• _Data for processing_:
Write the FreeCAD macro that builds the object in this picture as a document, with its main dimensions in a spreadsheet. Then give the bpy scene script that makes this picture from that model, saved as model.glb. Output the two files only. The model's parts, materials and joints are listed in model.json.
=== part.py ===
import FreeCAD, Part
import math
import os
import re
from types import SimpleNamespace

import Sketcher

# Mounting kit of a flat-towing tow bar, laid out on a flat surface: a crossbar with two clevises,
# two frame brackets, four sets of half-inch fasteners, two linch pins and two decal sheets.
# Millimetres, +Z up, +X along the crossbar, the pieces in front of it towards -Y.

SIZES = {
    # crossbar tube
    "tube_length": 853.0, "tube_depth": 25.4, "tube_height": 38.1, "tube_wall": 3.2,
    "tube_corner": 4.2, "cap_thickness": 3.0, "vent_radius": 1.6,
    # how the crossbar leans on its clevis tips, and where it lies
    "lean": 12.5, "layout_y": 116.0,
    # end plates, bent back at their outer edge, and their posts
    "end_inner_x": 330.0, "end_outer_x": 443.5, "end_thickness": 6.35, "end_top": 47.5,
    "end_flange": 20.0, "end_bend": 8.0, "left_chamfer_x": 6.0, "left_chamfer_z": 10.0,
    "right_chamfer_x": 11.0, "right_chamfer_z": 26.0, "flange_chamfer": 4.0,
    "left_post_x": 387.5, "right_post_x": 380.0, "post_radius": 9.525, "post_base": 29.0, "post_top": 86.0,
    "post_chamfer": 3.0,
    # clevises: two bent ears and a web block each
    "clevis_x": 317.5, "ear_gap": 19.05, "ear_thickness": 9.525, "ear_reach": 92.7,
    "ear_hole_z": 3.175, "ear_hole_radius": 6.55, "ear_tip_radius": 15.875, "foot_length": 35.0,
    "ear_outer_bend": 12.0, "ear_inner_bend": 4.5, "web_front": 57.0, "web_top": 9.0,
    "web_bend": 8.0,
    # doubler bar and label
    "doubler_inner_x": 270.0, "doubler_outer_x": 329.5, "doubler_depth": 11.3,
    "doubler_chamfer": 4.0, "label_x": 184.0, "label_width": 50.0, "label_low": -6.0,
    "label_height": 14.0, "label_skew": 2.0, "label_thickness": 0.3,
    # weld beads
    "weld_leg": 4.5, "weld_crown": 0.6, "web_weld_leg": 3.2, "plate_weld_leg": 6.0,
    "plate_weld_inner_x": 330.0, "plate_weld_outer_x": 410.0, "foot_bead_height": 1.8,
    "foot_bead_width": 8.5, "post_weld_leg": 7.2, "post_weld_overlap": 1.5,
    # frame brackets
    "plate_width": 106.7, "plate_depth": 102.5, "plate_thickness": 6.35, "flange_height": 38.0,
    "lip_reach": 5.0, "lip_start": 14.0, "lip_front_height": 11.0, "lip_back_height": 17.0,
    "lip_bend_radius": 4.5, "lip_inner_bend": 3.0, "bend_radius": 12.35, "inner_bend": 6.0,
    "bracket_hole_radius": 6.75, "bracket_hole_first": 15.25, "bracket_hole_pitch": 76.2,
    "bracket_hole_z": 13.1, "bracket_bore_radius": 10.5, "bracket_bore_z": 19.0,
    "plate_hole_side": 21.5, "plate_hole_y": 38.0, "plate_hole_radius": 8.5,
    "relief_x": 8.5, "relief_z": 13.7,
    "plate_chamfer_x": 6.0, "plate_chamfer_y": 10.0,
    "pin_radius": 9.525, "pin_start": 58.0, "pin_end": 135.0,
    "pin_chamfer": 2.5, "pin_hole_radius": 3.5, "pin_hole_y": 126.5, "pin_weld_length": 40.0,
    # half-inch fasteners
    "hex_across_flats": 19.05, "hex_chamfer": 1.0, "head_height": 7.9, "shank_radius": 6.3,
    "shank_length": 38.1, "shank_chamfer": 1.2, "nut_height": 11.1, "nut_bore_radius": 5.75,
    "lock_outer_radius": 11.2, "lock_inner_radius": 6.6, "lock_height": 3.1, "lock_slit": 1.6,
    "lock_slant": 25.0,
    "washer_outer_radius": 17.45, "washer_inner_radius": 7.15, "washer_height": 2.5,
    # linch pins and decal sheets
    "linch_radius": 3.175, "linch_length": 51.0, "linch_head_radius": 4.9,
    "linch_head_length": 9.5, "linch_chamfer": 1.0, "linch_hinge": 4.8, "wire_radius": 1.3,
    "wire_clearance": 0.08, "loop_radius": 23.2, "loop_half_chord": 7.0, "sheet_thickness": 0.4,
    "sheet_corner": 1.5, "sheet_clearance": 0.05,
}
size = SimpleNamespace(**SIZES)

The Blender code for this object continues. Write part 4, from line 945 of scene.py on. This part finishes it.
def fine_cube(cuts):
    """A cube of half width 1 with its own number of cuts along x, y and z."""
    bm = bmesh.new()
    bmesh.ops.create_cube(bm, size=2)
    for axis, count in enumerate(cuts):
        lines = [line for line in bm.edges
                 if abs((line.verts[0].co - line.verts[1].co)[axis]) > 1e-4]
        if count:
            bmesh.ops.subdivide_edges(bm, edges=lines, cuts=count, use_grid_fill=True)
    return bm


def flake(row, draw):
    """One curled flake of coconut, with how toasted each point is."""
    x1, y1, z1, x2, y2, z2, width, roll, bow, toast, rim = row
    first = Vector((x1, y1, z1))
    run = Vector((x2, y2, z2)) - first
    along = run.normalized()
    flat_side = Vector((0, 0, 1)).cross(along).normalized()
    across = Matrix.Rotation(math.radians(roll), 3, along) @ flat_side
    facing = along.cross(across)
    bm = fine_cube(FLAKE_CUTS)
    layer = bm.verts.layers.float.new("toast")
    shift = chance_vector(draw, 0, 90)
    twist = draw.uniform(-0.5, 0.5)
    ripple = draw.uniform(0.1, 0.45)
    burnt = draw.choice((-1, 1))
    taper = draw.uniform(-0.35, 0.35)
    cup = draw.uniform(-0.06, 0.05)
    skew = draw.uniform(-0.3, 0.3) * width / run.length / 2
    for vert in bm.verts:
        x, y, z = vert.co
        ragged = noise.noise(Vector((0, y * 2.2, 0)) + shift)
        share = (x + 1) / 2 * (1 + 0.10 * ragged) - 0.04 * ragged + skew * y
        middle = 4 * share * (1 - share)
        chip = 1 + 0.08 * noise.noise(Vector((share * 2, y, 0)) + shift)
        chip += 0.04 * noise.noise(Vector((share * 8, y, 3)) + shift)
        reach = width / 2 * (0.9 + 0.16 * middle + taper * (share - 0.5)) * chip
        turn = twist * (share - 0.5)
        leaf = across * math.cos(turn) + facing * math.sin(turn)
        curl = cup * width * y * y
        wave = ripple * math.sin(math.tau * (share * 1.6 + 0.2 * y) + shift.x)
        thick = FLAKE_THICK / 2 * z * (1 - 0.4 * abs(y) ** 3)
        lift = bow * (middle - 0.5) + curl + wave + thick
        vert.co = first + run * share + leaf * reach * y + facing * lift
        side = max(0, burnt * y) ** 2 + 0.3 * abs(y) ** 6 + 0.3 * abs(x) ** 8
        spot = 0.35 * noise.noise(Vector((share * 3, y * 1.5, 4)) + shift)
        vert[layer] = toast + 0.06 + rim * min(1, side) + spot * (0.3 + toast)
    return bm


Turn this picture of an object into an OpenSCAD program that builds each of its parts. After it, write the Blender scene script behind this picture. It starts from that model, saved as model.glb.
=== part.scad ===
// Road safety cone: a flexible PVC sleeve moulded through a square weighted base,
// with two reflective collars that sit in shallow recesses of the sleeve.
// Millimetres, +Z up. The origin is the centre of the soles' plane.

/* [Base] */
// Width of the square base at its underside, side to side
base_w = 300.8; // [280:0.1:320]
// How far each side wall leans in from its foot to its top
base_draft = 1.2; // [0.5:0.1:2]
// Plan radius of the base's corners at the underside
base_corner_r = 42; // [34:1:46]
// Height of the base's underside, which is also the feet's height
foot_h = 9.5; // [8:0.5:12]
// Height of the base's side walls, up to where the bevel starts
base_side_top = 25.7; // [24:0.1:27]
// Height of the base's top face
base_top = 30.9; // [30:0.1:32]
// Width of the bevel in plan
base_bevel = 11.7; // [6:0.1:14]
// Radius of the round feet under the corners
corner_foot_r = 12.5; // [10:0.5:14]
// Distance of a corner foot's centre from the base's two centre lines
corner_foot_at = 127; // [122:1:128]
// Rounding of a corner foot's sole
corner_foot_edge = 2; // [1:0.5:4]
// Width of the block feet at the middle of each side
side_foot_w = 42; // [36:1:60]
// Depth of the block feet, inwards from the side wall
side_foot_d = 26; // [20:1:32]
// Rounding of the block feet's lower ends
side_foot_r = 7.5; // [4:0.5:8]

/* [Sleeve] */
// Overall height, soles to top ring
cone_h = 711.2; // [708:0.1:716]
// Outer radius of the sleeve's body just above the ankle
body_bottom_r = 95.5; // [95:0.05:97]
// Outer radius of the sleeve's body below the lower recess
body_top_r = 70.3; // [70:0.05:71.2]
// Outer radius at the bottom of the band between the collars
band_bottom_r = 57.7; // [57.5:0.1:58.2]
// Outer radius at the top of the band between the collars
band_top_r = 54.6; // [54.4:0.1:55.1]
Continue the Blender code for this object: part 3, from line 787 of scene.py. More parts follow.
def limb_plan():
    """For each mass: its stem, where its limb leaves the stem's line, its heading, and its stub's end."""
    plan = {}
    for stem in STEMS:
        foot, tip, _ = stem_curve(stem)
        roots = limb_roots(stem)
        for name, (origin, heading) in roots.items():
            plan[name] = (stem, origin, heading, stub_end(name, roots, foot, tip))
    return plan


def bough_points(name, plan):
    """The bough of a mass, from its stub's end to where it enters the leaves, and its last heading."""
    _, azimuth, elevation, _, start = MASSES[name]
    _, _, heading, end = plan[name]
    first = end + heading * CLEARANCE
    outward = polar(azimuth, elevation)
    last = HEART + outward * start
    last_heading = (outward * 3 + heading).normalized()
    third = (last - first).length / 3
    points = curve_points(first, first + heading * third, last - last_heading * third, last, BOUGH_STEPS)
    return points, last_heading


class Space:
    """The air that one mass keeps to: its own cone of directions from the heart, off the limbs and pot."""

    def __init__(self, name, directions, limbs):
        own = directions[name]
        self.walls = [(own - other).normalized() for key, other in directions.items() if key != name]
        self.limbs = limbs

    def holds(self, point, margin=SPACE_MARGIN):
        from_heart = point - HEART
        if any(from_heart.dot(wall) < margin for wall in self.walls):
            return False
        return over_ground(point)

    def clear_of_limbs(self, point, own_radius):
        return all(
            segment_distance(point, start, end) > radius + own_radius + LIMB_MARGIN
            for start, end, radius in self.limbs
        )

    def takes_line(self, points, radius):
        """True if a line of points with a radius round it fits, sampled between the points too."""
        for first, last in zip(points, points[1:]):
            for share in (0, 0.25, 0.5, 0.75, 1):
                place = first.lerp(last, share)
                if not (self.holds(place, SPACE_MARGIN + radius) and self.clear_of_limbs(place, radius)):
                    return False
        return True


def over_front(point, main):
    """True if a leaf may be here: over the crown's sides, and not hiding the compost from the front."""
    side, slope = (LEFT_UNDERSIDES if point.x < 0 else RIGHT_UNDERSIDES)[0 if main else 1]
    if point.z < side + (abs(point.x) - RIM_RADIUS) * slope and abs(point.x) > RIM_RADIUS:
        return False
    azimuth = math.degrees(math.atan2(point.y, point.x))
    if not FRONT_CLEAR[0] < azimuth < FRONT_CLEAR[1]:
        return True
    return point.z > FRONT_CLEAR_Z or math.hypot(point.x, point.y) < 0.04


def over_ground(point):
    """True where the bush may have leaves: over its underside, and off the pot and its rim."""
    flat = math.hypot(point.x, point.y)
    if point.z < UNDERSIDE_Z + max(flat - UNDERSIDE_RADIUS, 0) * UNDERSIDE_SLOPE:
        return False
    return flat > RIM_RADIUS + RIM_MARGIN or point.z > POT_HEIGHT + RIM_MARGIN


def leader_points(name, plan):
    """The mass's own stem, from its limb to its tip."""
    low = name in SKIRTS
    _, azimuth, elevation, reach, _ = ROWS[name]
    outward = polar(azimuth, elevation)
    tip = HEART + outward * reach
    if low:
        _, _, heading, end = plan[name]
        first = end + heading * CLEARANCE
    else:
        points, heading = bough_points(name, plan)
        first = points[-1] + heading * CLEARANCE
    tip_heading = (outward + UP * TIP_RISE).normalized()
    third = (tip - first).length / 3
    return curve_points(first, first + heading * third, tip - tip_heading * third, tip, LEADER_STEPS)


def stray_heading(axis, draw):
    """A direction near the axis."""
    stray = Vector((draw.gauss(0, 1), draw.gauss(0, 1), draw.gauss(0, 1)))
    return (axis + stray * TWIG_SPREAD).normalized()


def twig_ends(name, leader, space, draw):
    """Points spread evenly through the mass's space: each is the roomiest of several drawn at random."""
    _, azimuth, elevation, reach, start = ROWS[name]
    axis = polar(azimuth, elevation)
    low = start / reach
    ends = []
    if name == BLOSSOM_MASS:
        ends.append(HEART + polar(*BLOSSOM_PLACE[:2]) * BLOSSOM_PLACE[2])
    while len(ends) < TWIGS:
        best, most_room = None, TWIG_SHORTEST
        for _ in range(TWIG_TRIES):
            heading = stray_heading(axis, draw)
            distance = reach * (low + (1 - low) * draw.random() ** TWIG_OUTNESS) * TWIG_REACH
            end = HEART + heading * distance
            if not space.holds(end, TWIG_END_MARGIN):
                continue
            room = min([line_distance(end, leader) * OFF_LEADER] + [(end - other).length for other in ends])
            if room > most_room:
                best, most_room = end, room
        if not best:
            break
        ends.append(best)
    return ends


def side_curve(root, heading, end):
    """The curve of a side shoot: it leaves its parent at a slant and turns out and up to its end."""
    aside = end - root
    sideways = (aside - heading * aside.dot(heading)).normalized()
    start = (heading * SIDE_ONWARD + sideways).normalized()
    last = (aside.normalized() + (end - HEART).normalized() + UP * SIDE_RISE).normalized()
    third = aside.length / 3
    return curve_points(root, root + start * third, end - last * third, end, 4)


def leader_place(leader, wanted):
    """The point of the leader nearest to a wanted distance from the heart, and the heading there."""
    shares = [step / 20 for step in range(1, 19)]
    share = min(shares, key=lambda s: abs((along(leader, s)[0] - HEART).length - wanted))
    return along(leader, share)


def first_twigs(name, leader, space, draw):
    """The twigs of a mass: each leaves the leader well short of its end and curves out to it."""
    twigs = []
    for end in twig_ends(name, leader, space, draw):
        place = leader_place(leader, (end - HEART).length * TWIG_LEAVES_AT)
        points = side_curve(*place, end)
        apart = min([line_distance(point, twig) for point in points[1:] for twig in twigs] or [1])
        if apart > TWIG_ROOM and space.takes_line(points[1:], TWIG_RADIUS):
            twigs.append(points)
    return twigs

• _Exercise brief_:
From the first line of the records above to the line that contains "# Millimetres, +Z", quote each line exactly.

• _Response_:
Write the FreeCAD macro that builds the object in this picture as a document, with its main dimensions in a spreadsheet. Then give the bpy scene script that makes this picture from that model, saved as model.glb. Output the two files only. The model's parts, materials and joints are listed in model.json.
=== part.py ===
import FreeCAD, Part
import math
import os
import re
from types import SimpleNamespace

import Sketcher

# Mounting kit of a flat-towing tow bar, laid out on a flat surface: a crossbar with two clevises,
# two frame brackets, four sets of half-inch fasteners, two linch pins and two decal sheets.
# Millimetres, +Z up, +X along the crossbar, the pieces in front of it towards -Y.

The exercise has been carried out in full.